To confirm that the analysis was made as specified the Basket Size statistics can be calculated using the Basket button. A window with some basket statistics will be generated (see example below).
Additionally, it is important to estimate from the baskets analyzed how likely is to have a given product present in a customer basket. This is often called Penetration analysis and is also provided as an option. For a particular product or item PenetrationDistinct is calculated as FrequencyDistinct / Total Baskets, where FrequencyDistinct is the number of baskets where the product was present, and Total Baskets is the total number of baskets being analyzed. Thus, products with high penetration are those that are likely to be present in a customer basket.

Scope

The Scope tab is used to simplify the associations web by making relevant (or not relevant) a set of user-defined nodes. The idea is to make sure that relevant nodes are always displayed in the web, while not-relevant nodes will only be displayed when connecting to relevant nodes. Scoping options are also present in each node as shown in the image below.
For example, by selecting Make Relevant for InkJet we get a web where only strong associations to this product are shown (see image below).
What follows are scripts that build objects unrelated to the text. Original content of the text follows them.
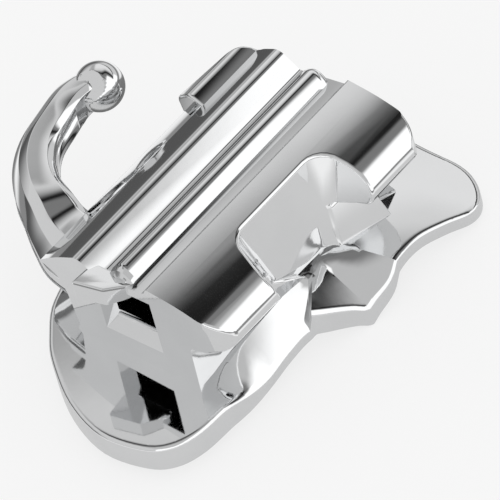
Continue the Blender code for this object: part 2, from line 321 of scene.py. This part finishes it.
def rounded_face(bm, corners, lift, arc=ARC, least=2):
    """A flat face through rounded corners (a, b, radius); a square corner gets all the arc's segments."""
    verts = [bm.verts.new(lift(a, b)) for a, b, _ in corners]
    spots = [vert.co.copy() for vert in verts]
    bm.faces.new(verts)
    for i, (vert, (_, _, radius)) in enumerate(zip(verts, corners)):
        if not radius:
            continue
        back, on = spots[i - 1] - spots[i], spots[(i + 1) % len(spots)] - spots[i]
        angle = back.angle(on)
        bmesh.ops.bevel(
            bm,
            geom=[vert],
            offset=radius / math.tan(angle / 2),
            offset_type="OFFSET",
            segments=max(least, round(arc * (2 - angle * 2 / math.pi))),
            profile=0.5,
            affect="VERTICES",
            material=-1,
        )
    bm.faces.ensure_lookup_table()
    return bm.faces[0]


def prism(name, corners, axis, low, high, arc=ARC):
    """A rounded outline pushed along X, Y or Z."""
    lifts = {
        "X": lambda a, b: (low, a, b),
        "Y": lambda a, b: (a, low, b),
        "Z": lambda a, b: (a, b, low),
    }
    bm = bmesh.new()
    face = rounded_face(bm, [(*corner, 0)[:3] for corner in corners], lifts[axis], arc)
    push(bm, [face], [high - low if letter == axis else 0 for letter in "XYZ"])
    return finish_mesh(name, bm)


def skin(name, rings):
    """Bridges closed rings of points in order and caps both ends."""
    bm = bmesh.new()
    loops = []
    for ring in rings:
        verts = [bm.verts.new(point) for point in ring]
        loops.append([bm.edges.new(pair) for pair in zip(verts, verts[1:] + verts[:1])])
    for loop, after in zip(loops, loops[1:]):
        bmesh.ops.bridge_loops(bm, edges=loop + after)
    bmesh.ops.holes_fill(bm, edges=loops[0] + loops[-1], sides=0)
    return finish_mesh(name, bm)


def blend(low, high, height, heights):
    """The outline at a height, on the straight walls through two others."""
    along = (height - heights[0]) / (heights[1] - heights[0])
    return [(*Vector(a[:2]).lerp(Vector(b[:2]), along), height) for a, b in zip(low, high)]


def notch_layer(corners):
    """The points of a rounded notch outline, as many for each outline."""
    bm = bmesh.new()
    face = rounded_face(bm, corners, lambda a, b: (a, b, 0), NOTCH_ARC, NOTCH_ARC)
    points = [tuple(vert.co) for vert in face.verts]
    bm.free()
    return points


def lumen_ring(x, depth):
    """The bore's outline at x, this deep inside its mouth."""
    flare = 1 - depth / MOUTH_DEPTH
    half = LUMEN_HALF + (MOUTH_HALF - LUMEN_HALF) * flare
    floor = LUMEN_FLOOR + (MOUTH_FLOOR - LUMEN_FLOOR) * flare
    return [(x, -half, floor), (x, half, floor), (x, half, LUMEN_ROOF), (x, -half, LUMEN_ROOF)]


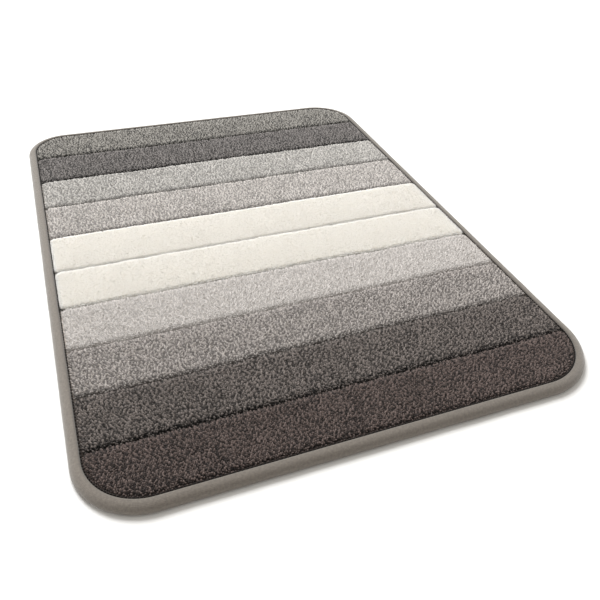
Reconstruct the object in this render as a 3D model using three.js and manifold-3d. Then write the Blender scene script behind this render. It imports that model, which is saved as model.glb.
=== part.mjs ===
// Bath mat: a foam core between a plush face of ten coloured bands and an anti-slip backing, with the edge
// held in a folded binding tape. Millimetres, +Z up; the mat lies flat on z = 0, centred on the Z axis.
// X runs along the bands, Y across them, and band 1 is at +Y.
import * as THREE from "three";
import { mergeVertices } from "three/addons/utils/BufferGeometryUtils.js";
import Module from "manifold-3d";

// ---- driving dimensions ----
const MAT_WIDTH = 500;
const MAT_LENGTH = 670;
// The four corners are cut by hand and differ a little.
const CORNER_RADIUS = { backLeft: 53, backRight: 60, frontLeft: 60, frontRight: 70 };
const CORNER_SEGMENTS = 12;

// Centre lines of the nine grooves, from the back of the mat to its front.
const GROOVE_Y = [258, 191, 123.5, 52, -15, -80, -144, -207, -268];
const GROOVE_HALF_WIDTH = 1.1;

// Heights of the layers above the floor.
const BACKING_THICKNESS = 1.2;
const BACKING_PEAK = 2.6;
const LAYER_GAP = 0.35;
const FOAM_TOP = 7.7;
const FOAM_VALLEY = FOAM_TOP - 1.4;
const FOAM_EDGE_ROUND = 1.2;
const CLOTH_BOTTOM = FOAM_TOP + LAYER_GAP;
const CLOTH_TOP = 8.75;
const SHOULDER_FOOT = CLOTH_TOP + 0.6;
const PILE_TOP = 12.6;
const PILE_EDGE_ROUND = 2.2;

// Binding tape, folded round the edge like a letter C that opens inwards.
const BINDING_WIDTH = 10;
const BINDING_HEIGHT = 10.5;
const BINDING_ROUND = 3.5;
const TAPE_THICKNESS = 1.45;

// The layers reach into the binding up to this distance from the outside of the mat.
const LAYER_INSET = TAPE_THICKNESS + 0.9;
// Ditch between the binding and what stands inside it; the seam lies in it.
const DITCH_WIDTH = 1.7;
const DITCH_INSET = BINDING_WIDTH + DITCH_WIDTH / 2;
const FACE_INSET = BINDING_WIDTH + DITCH_WIDTH;

const THREAD_RADIUS = 0.4;
const THREAD_SIDES = 8;
const STITCH_CLEARANCE = 0.35;
const NEEDLE_THREAD_Z = CLOTH_TOP + STITCH_CLEARANCE + THREAD_RADIUS;
const BOBBIN_THREAD_Z = 0.85;
// Notch in the underside that the lower thread of a groove lies in.
const NOTCH_BASE = 1.1;
const NOTCH_PEAK = 0.7;
const NOTCH_DEPTH = BACKING_PEAK - 0.85;

// ---- colours ----
const BAND_COLOURS = [
  "#8d8a85", "#757270", "#b9b4af", "#a9a49e", "#ebe7dc",
  "#ebe6da", "#bfb9b3", "#938d87", "#655d59", "#534a45",
];
const BINDING_COLOUR = "#9c958c";
const FOAM_COLOUR = "#e9e4d4";
const BACKING_COLOUR = "#8f8b85";
const SEAM_COLOUR = "#3d3835";

const wasm = await Module();
wasm.setup();

// ---- working with solids ----
function solid(geometry) {
  const plain = geometry.clone();
  plain.deleteAttribute("normal");
  plain.deleteAttribute("uv");
  const merged = mergeVertices(plain, 1e-4);
  return new wasm.Manifold(
    new wasm.Mesh({
      numProp: 3,
      vertProperties: merged.getAttribute("position").array,
      triVerts: new Uint32Array(merged.index.array),
    }),
  );
}

function geometryOf(manifold) {
  const mesh = manifold.getMesh();
  const geometry = new THREE.BufferGeometry();
  geometry.setAttribute("position", new THREE.BufferAttribute(mesh.vertProperties, 3));
  geometry.setIndex(new THREE.BufferAttribute(mesh.triVerts, 1));
  const flat = geometry.toNonIndexed();
  flat.computeVertexNormals();
  return flat;
}

// Outline of the mat drawn in by "inset"; the corners keep their centres.
function outline(inset, PathClass = THREE.Shape) {
  const x = MAT_WIDTH / 2;
  const y = MAT_LENGTH / 2;
  const corners = [
    [x, -y, CORNER_RADIUS.frontRight, -Math.PI / 2],
    [x, y, CORNER_RADIUS.backRight, 0],
    [-x, y, CORNER_RADIUS.backLeft, Math.PI / 2],
    [-x, -y, CORNER_RADIUS.frontLeft, Math.PI],
  ];
  const points = [];
  for (const [cornerX, cornerY, radius, start] of corners) {
    const centreX = cornerX - Math.sign(cornerX) * radius;
    const centreY = cornerY - Math.sign(cornerY) * radius;
    for (let i = 0; i <= CORNER_SEGMENTS; i++) {
      const angle = start + ((Math.PI / 2) * i) / CORNER_SEGMENTS;
      points.push(
        new THREE.Vector2(
          centreX + (radius - inset) * Math.cos(angle),
          centreY + (radius - inset) * Math.sin(angle),
        ),
      );
    }
  }
  return new PathClass(points);
}

// Plate with the mat's outline between two heights.
function plate(inset, bottom, top) {
  return new THREE.ExtrudeGeometry(outline(inset), {
    depth: top - bottom,
    bevelEnabled: false,
  }).translate(0, 0, bottom);
}

// Plate whose upper and lower edges are rounded.
function roundedPlate(inset, bottom, top, round, hole = null) {
  const shape = outline(inset + round);
  if (hole !== null) shape.holes.push(outline(hole - round, THREE.Path));
  return new THREE.ExtrudeGeometry(shape, {
    depth: top - bottom - 2 * round,
    bevelEnabled: true,
    bevelThickness: round,
    bevelSize: round,
    bevelSegments: 4,
  }).translate(0, 0, bottom + round);
}

// Bar along X across the whole mat, from a closed profile of [y, z] points.
function barAlongX(profile) {
  const shape = new THREE.Shape(profile.map(([y, z]) => new THREE.Vector2(y, z)));
  return new THREE.ExtrudeGeometry(shape, {
    depth: MAT_WIDTH,
    bevelEnabled: false,
  })
    .rotateX(Math.PI / 2)
    .rotateZ(Math.PI / 2)
    .translate(-MAT_WIDTH / 2, 0, 0);
}

// ---- the pieces ----
// Front and back limit of each band, from the outside of the mat or the middle of a groove.
const BAND_LIMITS = [MAT_LENGTH / 2, ...GROOVE_Y, -MAT_LENGTH / 2];

// Top of a padded strip between two y values: a low pillow with round shoulders.
function pillowTop(yFrom, yTo, edgeZ, crownZ) {
  const steps = 14;
  const points = [];
  for (let i = 0; i <= steps; i++) {
    const across = -Math.cos((Math.PI * i) / steps);
    const rise = Math.pow(1 - Math.pow(Math.abs(across), 6), 0.45);
    points.push([
      (yFrom + yTo) / 2 + (across * (yTo - yFrom)) / 2,
      edgeZ + (crownZ - edgeZ) * rise,
    ]);
  }
  return points;
}

// One band: a plush strip whose base cloth runs on under the binding.
function plushBand(index) {
  const isFirst = index === 0;
  const isLast = index === BAND_COLOURS.length - 1;
  const back = BAND_LIMITS[index] - (isFirst ? 0 : LAYER_GAP / 2);
  const front = BAND_LIMITS[index + 1] + (isLast ? 0 : LAYER_GAP / 2);
  const pileBack = BAND_LIMITS[index] - (isFirst ? 0 : GROOVE_HALF_WIDTH);
  const pileFront = BAND_LIMITS[index + 1] + (isLast ? 0 : GROOVE_HALF_WIDTH);
  const cloth = solid(
    barAlongX([
      [front, CLOTH_BOTTOM],
      [back, CLOTH_BOTTOM],
      [back, CLOTH_TOP],
      [front, CLOTH_TOP],
    ]),
  ).intersect(solid(plate(LAYER_INSET, CLOTH_BOTTOM - 1, CLOTH_TOP + 1)));
  const pile = solid(
    barAlongX([
      [pileBack, CLOTH_BOTTOM],
      ...pillowTop(pileFront, pileBack, SHOULDER_FOOT, PILE_TOP).reverse(),
      [pileFront, CLOTH_BOTTOM],
    ]),
  ).intersect(solid(roundedPlate(FACE_INSET, 0, PILE_TOP, PILE_EDGE_ROUND)));
  return geometryOf(cloth.add(pile));
}

// Line across the mat from front to back at "level", with a flat-topped hump up to "peak" at each groove.
function humpedLine(level, peak, baseHalfWidth, peakHalfWidth) {
  const points = [[-MAT_LENGTH / 2, level]];
  for (const y of [...GROOVE_Y].reverse()) {
    points.push(
      [y - baseHalfWidth, level],
      [y - peakHalfWidth, peak],
      [y + peakHalfWidth, peak],
      [y + baseHalfWidth, level],
    );
  }
  points.push([MAT_LENGTH / 2, level]);
  return points;
}

// Foam slab: a valley above each groove, where the stitches pull it down, a slot below, and a thinner rim.
function foamCore() {
  const rimBottom = BACKING_PEAK + LAYER_GAP;
  const top = [];
  for (let i = BAND_COLOURS.length - 1; i >= 0; i--) {
    top.push(...pillowTop(BAND_LIMITS[i + 1], BAND_LIMITS[i], FOAM_VALLEY, FOAM_TOP).slice(0, -1));
  }
  top.push([MAT_LENGTH / 2, FOAM_VALLEY]);
  const upper = barAlongX([[MAT_LENGTH / 2, rimBottom], ...top.reverse(), [-MAT_LENGTH / 2, rimBottom]]);
  const lower = barAlongX([
    ...humpedLine(
      BACKING_THICKNESS + LAYER_GAP,
      rimBottom,
      NOTCH_BASE + BACKING_THICKNESS + LAYER_GAP,
      NOTCH_PEAK + BACKING_THICKNESS + LAYER_GAP,
    ),
    [MAT_LENGTH / 2, FOAM_VALLEY],
    [-MAT_LENGTH / 2, FOAM_VALLEY],
  ]);
  const upperOutline = roundedPlate(LAYER_INSET, rimBottom, FOAM_TOP, FOAM_EDGE_ROUND);
  const lowerOutline = plate(FACE_INSET + BACKING_THICKNESS + LAYER_GAP, 0, FOAM_TOP);
  const slab = solid(upper).intersect(solid(upperOutline));
  return geometryOf(slab.add(solid(lower).intersect(solid(lowerOutline))));
}

// Base cloth: it lies on the floor, humps up over the thread under each groove, and steps up at its rim to go
// inside the binding.
function antiSlipBacking() {
  const rimBottom = TAPE_THICKNESS + LAYER_GAP;
  const cloth = barAlongX([
    ...humpedLine(0, NOTCH_DEPTH, NOTCH_BASE, NOTCH_PEAK),
    ...humpedLine(
      BACKING_THICKNESS,
      BACKING_PEAK,
      NOTCH_BASE + BACKING_THICKNESS,
      NOTCH_PEAK + BACKING_THICKNESS,
    ).reverse(),
  ]);
  const sheet = solid(cloth).intersect(solid(plate(FACE_INSET, 0, BACKING_PEAK)));
  const step = solid(plate(FACE_INSET, 0, BACKING_PEAK));
  const rim = solid(plate(LAYER_INSET, rimBottom, BACKING_PEAK));
  const inside = solid(plate(FACE_INSET + BACKING_THICKNESS, -1, BACKING_PEAK + 1));
  return geometryOf(sheet.add(step.add(rim).subtract(inside)));
}

function edgeBinding() {
  const bead = solid(roundedPlate(0, 0, BINDING_HEIGHT, BINDING_ROUND, BINDING_WIDTH));
  const pocket = solid(plate(TAPE_THICKNESS, TAPE_THICKNESS, BINDING_HEIGHT - TAPE_THICKNESS));
  return geometryOf(bead.subtract(pocket));
}

// Thread that follows the ditch all the way round.
function seamThread(z) {
  const bevel = THREAD_RADIUS / 2;
  const shape = outline(DITCH_INSET - bevel);
  shape.holes.push(outline(DITCH_INSET + bevel, THREE.Path));
  return new THREE.ExtrudeGeometry(shape, {
    depth: THREAD_RADIUS,
    bevelEnabled: true,
    bevelThickness: bevel,
    bevelSize: bevel,
    bevelSegments: 1,
  }).translate(0, 0, z - THREAD_RADIUS / 2);
}

// Straight thread that lies in one groove and stops short of the ditch seam.
function grooveThread() {
  const endInset = FACE_INSET + BACKING_THICKNESS + STITCH_CLEARANCE;
  const length = MAT_WIDTH - 2 * endInset;
  return new THREE.CylinderGeometry(
    THREAD_RADIUS, THREAD_RADIUS, length, THREAD_SIDES,
  ).rotateZ(Math.PI / 2);
}

// ---- assembly ----
function named(name, geometry, colour, roughness) {
  const material = new THREE.MeshStandardMaterial({ color: colour, roughness, metalness: 0 });
  const mesh = new THREE.Mesh(geometry, material);
  mesh.name = name;
  return mesh;
}

function twoDigits(number) {
  return String(number).padStart(2, "0");
}

const bathMat = new THREE.Group();
bathMat.name = "bath_mat";

bathMat.add(named("anti_slip_backing", antiSlipBacking(), BACKING_COLOUR, 0.85));
bathMat.add(named("foam_core", foamCore(), FOAM_COLOUR, 0.95));
BAND_COLOURS.forEach((colour, index) => {
  bathMat.add(named("plush_band_" + twoDigits(index + 1), plushBand(index), colour, 1));
});
bathMat.add(named("edge_binding", edgeBinding(), BINDING_COLOUR, 0.8));
bathMat.add(named("binding_seam_top", seamThread(NEEDLE_THREAD_Z), SEAM_COLOUR, 0.7));
bathMat.add(named("binding_seam_under", seamThread(BOBBIN_THREAD_Z), SEAM_COLOUR, 0.7));

GROOVE_Y.forEach((y, index) => {
  const number = twoDigits(index + 1);
  const needle = named("groove_thread_top_" + number, grooveThread(), SEAM_COLOUR, 0.7);
  needle.position.set(0, y, NEEDLE_THREAD_Z);
  const bobbin = named("groove_thread_under_" + number, grooveThread(), SEAM_COLOUR, 0.7);
  bobbin.position.set(0, y, BOBBIN_THREAD_Z);
  bathMat.add(needle, bobbin);
});

export default bathMat;
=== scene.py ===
import math
from collections import namedtuple

import bpy
import numpy as np
from mathutils import Matrix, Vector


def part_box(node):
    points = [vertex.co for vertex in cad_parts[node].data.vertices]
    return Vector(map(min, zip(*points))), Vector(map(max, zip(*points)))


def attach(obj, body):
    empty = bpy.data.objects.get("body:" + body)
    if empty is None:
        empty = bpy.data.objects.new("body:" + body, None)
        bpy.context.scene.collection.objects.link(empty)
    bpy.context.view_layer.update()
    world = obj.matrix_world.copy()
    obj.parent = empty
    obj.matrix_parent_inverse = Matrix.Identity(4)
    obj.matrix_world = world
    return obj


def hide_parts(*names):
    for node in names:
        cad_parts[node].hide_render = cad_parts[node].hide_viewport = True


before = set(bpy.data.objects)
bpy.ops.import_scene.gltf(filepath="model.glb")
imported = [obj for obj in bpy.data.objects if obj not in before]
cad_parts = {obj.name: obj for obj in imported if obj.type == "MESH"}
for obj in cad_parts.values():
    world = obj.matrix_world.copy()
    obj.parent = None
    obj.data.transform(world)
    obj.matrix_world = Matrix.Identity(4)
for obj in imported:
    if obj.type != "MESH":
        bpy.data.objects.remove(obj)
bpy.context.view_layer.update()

MM = 0.001
QUARTER_TURN = math.pi / 2
FULL_TURN = 2 * math.pi
rng = np.random.default_rng(20)

# ---- camera: as far off and as steep as the mat was seen ----
CAMERA_PLACE = (-0.2062, -0.6229, 0.4388)
CAMERA_HEADING = math.radians(22.96)
CAMERA_DIP = math.radians(39.25)
CAMERA_ROLL = math.radians(3.24)
LENS_MM = 38.51
SENSOR_MM = 36.0
NEAREST_SEEN = 10 * MM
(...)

It is possible to select more than one relevant node to emphasize the associations to more than one product.
When Make Not-Relevant is applied to the selected nodes, these nodes will only be displayed if they have connections to relevant nodes.

Categories and Data

The options available in the Categories and the Data tabs are analog to those available and discussed in the Hierarchical Viewpoints module, thus the reader is referred to the pertinent sections in this documentation.